As much as Kelly and I would like to still be in Prague, sleeping on Lee's communist era foldout couch, we're glad to be home and I'm ready to get to work.

I turned around some interesting work pretty quickly since my last post. I'm working 2 part-time gigs this summer. I started at Integrian this week. The company develops intelligent mobile video solutions for public safety and transit. I'll be working on product specs for a couple fascinating applications that originated from the company's R&D arm, Signal Innovations Group.

Next week, I'll start spending some time with a pre-launch online software/media start-up that has a great team and an interesting idea.

I had hopes of brute-forcing a software idea into existence over the summer, but cooled on both of the ideas I was carrying once I started thinking hard about them. So it goes...

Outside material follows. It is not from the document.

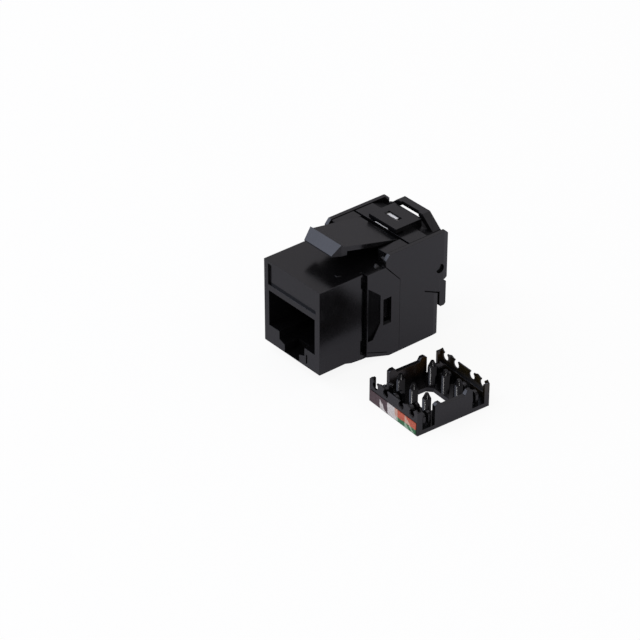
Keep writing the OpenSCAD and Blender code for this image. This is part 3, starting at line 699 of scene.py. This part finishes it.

All in all, I'm excited about the summer. I'll work a relatively normal schedule and Kelly will have a ton of time off. This should translate into lots of grilling out, lots of basketball, lots of time spent with my KFBS friends that are in town for the summer, and a bountiful harvest from my vegetable garden.

Meet Tyler

Kelly and I took another step toward completing the "suburban couple without kids (yet)" cliche' by getting a puppy this weekend. He's a 6 month old retriever/collie mix named Tyler:


We found him online at a collie rescue in Winston-Salem. They named him Doodle, which I guess makes his full name Doodle Tyler Stowe Boggs. Kelly picked out the name, by the way. I'm not the only ridiculously obsessed Tar Heel fan in the family...


He's been great so far. He can "sit" like a champ, he's crate trained, and he's learning to fetch. He isn't very good on a leash yet, but we practice every day.

Tyler Hansbrough and Fathers and Sons

A year ago, I was feeling pretty crappy. Today, I still feel pretty crappy (from the post-MBA Gala malaise), but couldn't be happier.

Kelly and I watched the game with ~300 of our closest friends at Spice Street in Chapel Hill. We screamed like idiots when Tyler made the game-clinching jump shots down the stretch and happily chirped "Carolina Victory" with my friend EJ after the game ended. And then I called my dad, as is the post-game custom.

When I called him, I felt a surprisingly startling emotion beyond the excitement of having just won the big game. I've written before how, when I was a child honing my game on the driveway, my dad would coach me by describing how Tar Heel legends Phil Ford and Bobby Jones did it this way or that way. I obviously knew who these people were, but I didn't get why he referred to them with such reverence.

For a split second after my dad picked up the phone, I remembered those times on my driveway and tried to imagine the touchstone Carolina basketball moments in his life, realizing that I was in the midst of one of my own.

And it made me realize how lucky I am to be able to call him after the game.